Unterliegen die Einkünfte eines Aufsichtsratsmitgliedes den Vorschiften über die soziale Sicherheit in Österreich stellt diese Tätigkeit eine selbständige betriebliche Tätigkeit dar, die bei Überschreitung der Versicherungsgrenze (Wert 2022: EUR 5.830,20 pro Jahr) zu einer Pflichtversicherung als Neuer Selbständiger i.S.d. § 2 Abs. 1 Z 4 GSVG führt. Der VwGH hat in seiner Rechtsprechung das Vorliegen einer betrieblichen Tätigkeit (und damit die Pflichtversicherung als Neuer Selbständiger) ausdrücklich bejaht und damit begründet, dass es sich bei der Aufsichtsratstätigkeit um eine Teilnahme am allgemeinen Wirtschaftsleben handelt, die keinesfalls der Privatsphäre einer Person angehört.

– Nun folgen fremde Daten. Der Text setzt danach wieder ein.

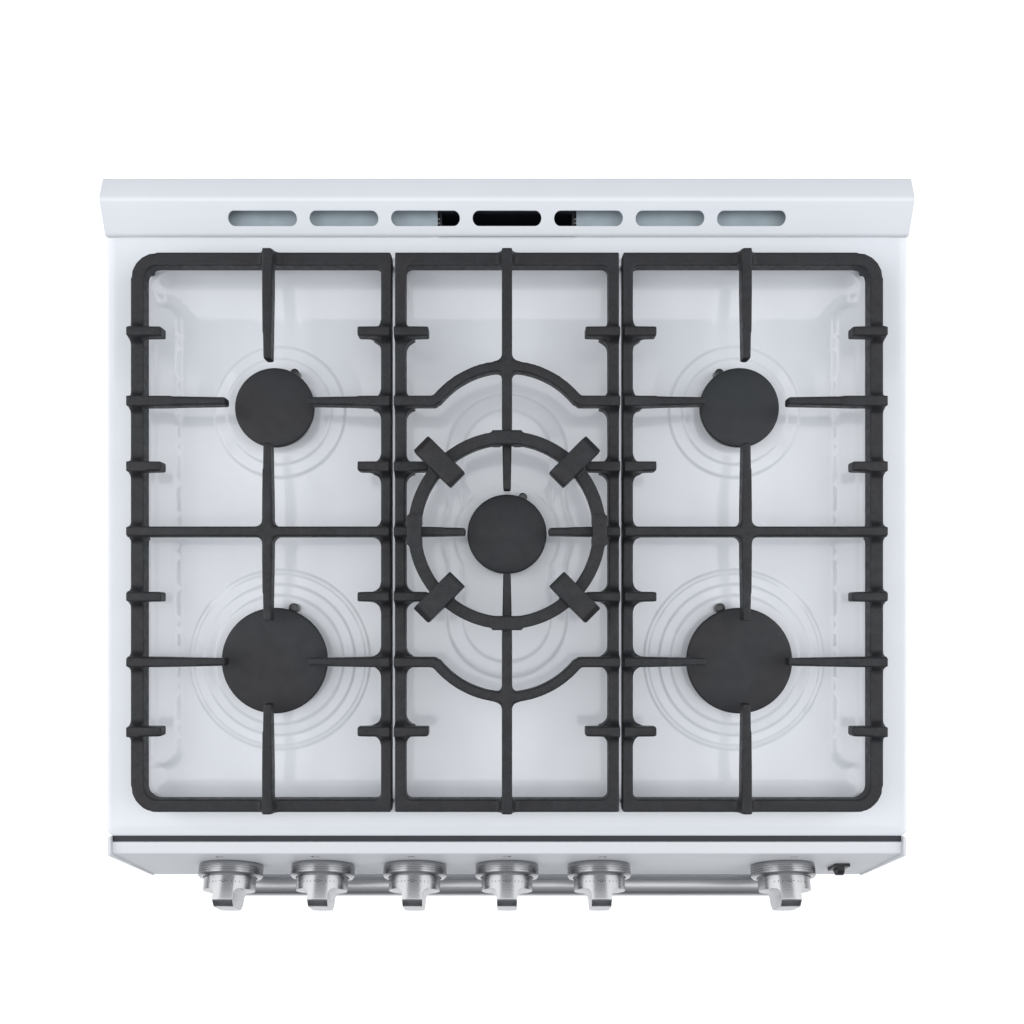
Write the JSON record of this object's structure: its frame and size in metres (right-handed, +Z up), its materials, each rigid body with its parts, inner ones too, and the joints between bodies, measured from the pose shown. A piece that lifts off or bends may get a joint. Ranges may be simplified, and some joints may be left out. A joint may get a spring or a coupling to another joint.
{
  "type": "freestanding gas range",
  "caption": "White freestanding gas range with sealed burners, cast iron grates, wok ring, sloping knob panel, gas oven with drop-down door, and storage drawer.",
  "frame": {"origin": "on the floor under the middle of the whole object's box", "axes": "+Z up, -Y to the user at the front, +Y to the wall, +X to the user's right"},
  "size_m": [0.762, 0.724, 0.98],
  "materials": {
    "white_enamel": "glossy fired white enamel",
    "cast_iron": "matt black enamelled casting with fine grain",
    "cap_enamel": "matt black enamel",
    "brushed_steel": "satin brushed",
    "burner_alloy": "cast, satin",
    "zinc_steel": "zinc coated sheet and tube",
    "brass": "machined",
    "ceramic": "glazed insulator",
    "dark_frame": "dark enamel",
    "oven_enamel": "dark blue enamel with pale flecks",
    "insulation": "glass fibre blanket",
    "rack_chrome": "bright plated wire",
    "black_plastic": "moulded, fine texture",
    "rubber": "woven and rubber seal",
    "window_glass": "tinted tempered glass",
    "lamp_glass": "clear lamp cover"
  },
  "bodies": {
    "root": {"cooktop": "white_enamel", "backguard": "white_enamel", "flue_duct": "dark_frame", "burner_cups": "zinc_steel", "burner_heads": "burner_alloy", "spark_electrodes": "ceramic", "control_panel": "white_enamel", "knob_bezels": "brushed_steel", "switch_housing": "black_plastic", "gas_manifold": "zinc_steel", "gas_valves": "brass", "gas_inlet": "zinc_steel", "side_panel_left": "white_enamel", "side_panel_right": "white_enamel", "back_panel": "zinc_steel", "base_frame": "zinc_steel", "front_frame": "dark_frame", "oven_cavity": "oven_enamel", "oven_insulation": "insulation", "oven_floor": "oven_enamel", "oven_burners": "zinc_steel", "rack_guides": "rack_chrome", "oven_light": "lamp_glass", "door_hinges": "zinc_steel"},
    "door": {"door_skin": "white_enamel", "door_window": "window_glass", "door_liner": "oven_enamel", "door_gasket": "rubber", "door_handle": "brushed_steel", "handle_brackets": "brushed_steel"},
    "drawer": {"drawer_front": "white_enamel", "drawer_box": "zinc_steel"},
    "rack_lower": {"oven_rack_lower": "rack_chrome"},
    "rack_upper": {"oven_rack_upper": "rack_chrome"},
    "cap_rear_left": {"cap_rear_left": "cap_enamel"},
    "cap_rear_right": {"cap_rear_right": "cap_enamel"},
    "cap_middle": {"cap_middle": "cap_enamel"},
    "cap_front_left": {"cap_front_left": "cap_enamel"},
    "cap_front_right": {"cap_front_right": "cap_enamel"},
    "grate_left": {"grate_left": "cast_iron"},
    "grate_middle": {"grate_middle": "cast_iron"},
    "grate_right": {"grate_right": "cast_iron"},
    "wok_ring": {"wok_ring": "cast_iron"},
    "switch_rocker": {"switch_rocker": "black_plastic"},
    "leg_front_left": {"leg_front_left": "black_plastic"},
    "leg_front_right": {"leg_front_right": "black_plastic"},
    "leg_rear_left": {"leg_rear_left": "black_plastic"},
    "leg_rear_right": {"leg_rear_right": "black_plastic"},
    "stem_front_left": {"stem_front_left": "brass"},
    "knob_front_left": {"knob_front_left": "brushed_steel"},
    "stem_rear_left": {"stem_rear_left": "brass"},
    "knob_rear_left": {"knob_rear_left": "brushed_steel"},
    "stem_middle": {"stem_middle": "brass"},
    "knob_middle": {"knob_middle": "brushed_steel"},
    "stem_rear_right": {"stem_rear_right": "brass"},
    "knob_rear_right": {"knob_rear_right": "brushed_steel"},
    "stem_front_right": {"stem_front_right": "brass"},
    "knob_front_right": {"knob_front_right": "brushed_steel"},
    "stem_oven": {"stem_oven": "brass"},
    "knob_oven": {"knob_oven": "brushed_steel"}
  },
  "joints": [
    {"name": "door_hinge", "type": "hinge", "parent": "root", "child": "door", "pos_m": [0, -0.28, 0.234], "axis": [1, 0, 0], "range_deg": [0, 90], "stiffness_Nm_per_rad": 19, "springref_deg": -11.46},
    {"name": "drawer_slide", "type": "slide", "parent": "root", "child": "drawer", "axis": [0, -1, 0], "range_m": [0, 0.35]},
    {"name": "rack_lower_slide", "type": "slide", "parent": "root", "child": "rack_lower", "axis": [0, -1, 0], "range_m": [0, 0.055]},
    {"name": "rack_upper_slide", "type": "slide", "parent": "root", "child": "rack_upper", "axis": [0, -1, 0], "range_m": [0, 0.055]},
    {"name": "grate_left_lift", "type": "slide", "parent": "root", "child": "grate_left", "axis": [0, 0, 1], "range_m": [0, 0.12]},
    {"name": "grate_middle_lift", "type": "slide", "parent": "root", "child": "grate_middle", "axis": [0, 0, 1], "range_m": [0, 0.12]},
    {"name": "grate_right_lift", "type": "slide", "parent": "root", "child": "grate_right", "axis": [0, 0, 1], "range_m": [0, 0.12]},
    {"name": "wok_ring_lift", "type": "slide", "parent": "grate_middle", "child": "wok_ring", "axis": [0, 0, 1], "range_m": [0, 0.08]},
    {"name": "cap_rear_left_lift", "type": "slide", "parent": "root", "child": "cap_rear_left", "axis": [0, 0, 1], "range_m": [0, 0.012]},
    {"name": "cap_rear_right_lift", "type": "slide", "parent": "root", "child": "cap_rear_right", "axis": [0, 0, 1], "range_m": [0, 0.012]},
    {"name": "cap_middle_lift", "type": "slide", "parent": "root", "child": "cap_middle", "axis": [0, 0, 1], "range_m": [0, 0.012]},
    {"name": "cap_front_left_lift", "type": "slide", "parent": "root", "child": "cap_front_left", "axis": [0, 0, 1], "range_m": [0, 0.012]},
    {"name": "cap_front_right_lift", "type": "slide", "parent": "root", "child": "cap_front_right", "axis": [0, 0, 1], "range_m": [0, 0.012]},
    {"name": "front_left_knob_turn", "type": "hinge", "parent": "root", "child": "stem_front_left", "pos_m": [-0.279, -0.30355, 0.85], "axis": [0, -0.9225, 0.3859], "range_deg": [0, 210]},
    {"name": "front_left_knob_push", "type": "slide", "parent": "stem_front_left", "child": "knob_front_left", "axis": [0, 0.9225, -0.3859], "range_m": [0, 0.003], "stiffness_N_per_m": 1500, "springref_m": -0.003},
    {"name": "rear_left_knob_turn", "type": "hinge", "parent": "root", "child": "stem_rear_left", "pos_m": [-0.186, -0.30355, 0.85], "axis": [0, -0.9225, 0.3859], "range_deg": [0, 210]},
    {"name": "rear_left_knob_push", "type": "slide", "parent": "stem_rear_left", "child": "knob_rear_left", "axis": [0, 0.9225, -0.3859], "range_m": [0, 0.003], "stiffness_N_per_m": 1500, "springref_m": -0.003},
    {"name": "middle_knob_turn", "type": "hinge", "parent": "root", "child": "stem_middle", "pos_m": [-0.093, -0.30355, 0.85], "axis": [0, -0.9225, 0.3859], "range_deg": [0, 210]},
    {"name": "middle_knob_push", "type": "slide", "parent": "stem_middle", "child": "knob_middle", "axis": [0, 0.9225, -0.3859], "range_m": [0, 0.003], "stiffness_N_per_m": 1500, "springref_m": -0.003},
    {"name": "rear_right_knob_turn", "type": "hinge", "parent": "root", "child": "stem_rear_right", "pos_m": [0, -0.30355, 0.85], "axis": [0, -0.9225, 0.3859], "range_deg": [0, 210]},
    {"name": "rear_right_knob_push", "type": "slide", "parent": "stem_rear_right", "child": "knob_rear_right", "axis": [0, 0.9225, -0.3859], "range_m": [0, 0.003], "stiffness_N_per_m": 1500, "springref_m": -0.003},
    {"name": "front_right_knob_turn", "type": "hinge", "parent": "root", "child": "stem_front_right", "pos_m": [0.093, -0.30355, 0.85], "axis": [0, -0.9225, 0.3859], "range_deg": [0, 210]},
    {"name": "front_right_knob_push", "type": "slide", "parent": "stem_front_right", "child": "knob_front_right", "axis": [0, 0.9225, -0.3859], "range_m": [0, 0.003], "stiffness_N_per_m": 1500, "springref_m": -0.003},
    {"name": "oven_knob_turn", "type": "hinge", "parent": "root", "child": "stem_oven", "pos_m": [0.279, -0.30355, 0.85], "axis": [0, -0.9225, 0.3859], "range_deg": [0, 270]},
    {"name": "oven_knob_push", "type": "slide", "parent": "stem_oven", "child": "knob_oven", "axis": [0, 0.9225, -0.3859], "range_m": [0, 0.003], "stiffness_N_per_m": 1500, "springref_m": -0.003},
    {"name": "light_switch", "type": "hinge", "parent": "root", "child": "switch_rocker", "pos_m": [0.338, -0.30679, 0.84485], "axis": [1, 0, 0], "range_deg": [0, 16]},
    {"name": "leg_front_left_screw", "type": "slide", "parent": "root", "child": "leg_front_left", "axis": [0, 0, -1], "range_m": [0, 0.028]},
    {"name": "leg_front_right_screw", "type": "slide", "parent": "root", "child": "leg_front_right", "axis": [0, 0, -1], "range_m": [0, 0.028]},
    {"name": "leg_rear_left_screw", "type": "slide", "parent": "root", "child": "leg_rear_left", "axis": [0, 0, -1], "range_m": [0, 0.028]},
    {"name": "leg_rear_right_screw", "type": "slide", "parent": "root", "child": "leg_rear_right", "axis": [0, 0, -1], "range_m": [0, 0.028]}
  ]
}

Mit dem Begriff der betrieblichen Tätigkeit (als eine Voraussetzung für die Pflichtversicherung als Neuer Selbständiger) wird dabei nämlich die betriebliche bzw. berufliche Tätigkeit gegenüber privaten Tätigkeiten abgegrenzt. Die Frage der Betriebsmittelausstattung spielt in diesem Zusammenhang somit keine entscheidende Rolle. Die Pflichtversicherung beginnt mit dem Tag der Aufnahme der Aufsichtsratstätigkeit und ist der SVS vom Aufsichtsrat binnen eines Monats zu melden. Die SV-Beiträge werden von der SVS quartalsweise vorgeschrieben (vorläufige Beitragsgrundlage) und nach Vorlage des Einkommensteuerbescheides nachbemessen (endgültige Beitragsgrundlage), was zu einer Nachzahlung oder einer Gutschrift führen kann.

Für innerhalb der EU, des EWR und der Schweiz (im Folgenden als „Mitgliedstaaten” bezeichnet) tätige Aufsichtsratsmitglieder gilt die Verordnung (EG) 883/2004. Diese regelt das anzuwendende Sozialversicherungsrecht für Tätigkeiten innerhalb des Gemeinschaftsgebiets des EWR bzw. der Schweiz und hat zum Ziel, auch in grenzüberschreitenden Fällen sicherzustellen, dass nur das Recht über die soziale Sicherheit eines Staats zur Anwendung gelangt.

Art. 13 Abs. 2 der VO (EG) 883/2004 enthält folgende Regelung: Eine Person, die gewöhnlich in zwei oder mehr Mitgliedstaaten eine selbstständige Erwerbstätigkeit ausübt, unterliegt den Rechtsvorschriften des Wohnmitgliedstaats, wenn sie dort einen wesentlichen Teil (zumindest 25%) ihrer Tätigkeit ausübt oder den Rechtsvorschriften des Mitgliedstaats, in dem sich der Mittelpunkt ihrer Tätigkeiten befindet, wenn sie nicht in einem der Mitgliedstaaten wohnt, in denen sie einen wesentlichen Teil ihrer Tätigkeit ausübt.

Art. 13 Abs. 3 der VO (EG) 883/2004 sieht vor, dass eine Person, die gewöhnlich in verschiedenen Mitgliedstaaten eine Beschäftigung und eine selbstständige Erwerbstätigkeit ausübt, den Rechtsvorschriften des Mitgliedstaats unterliegt, in dem sie eine Beschäftigung ausübt.

Es ist daher zunächst zu bestimmen, ob die Aufsichtsratstätigkeit im jeweiligen Tätigkeitsstaat als selbstständige oder unselbstständige Tätigkeit zu qualifizieren ist. Wird die Aufsichtsratstätigkeit in Österreich ausgeübt, ist sie nach österreichischem nationalem Recht als selbstständige Tätigkeit zu qualifizieren. Abhängig davon, ob das Aufsichtsratsmitglied in einem anderen Mitgliedstaat eine weitere selbstständige oder unselbstständige Tätigkeit ausübt und abhängig davon, welcher Mitgliedstaat als Wohnmitgliedstaat des Aufsichtsratsmitglieds anzusehen ist, unterliegt das Aufsichtsratsmitglied der österreichischen oder einer ausländischen Sozialversicherung.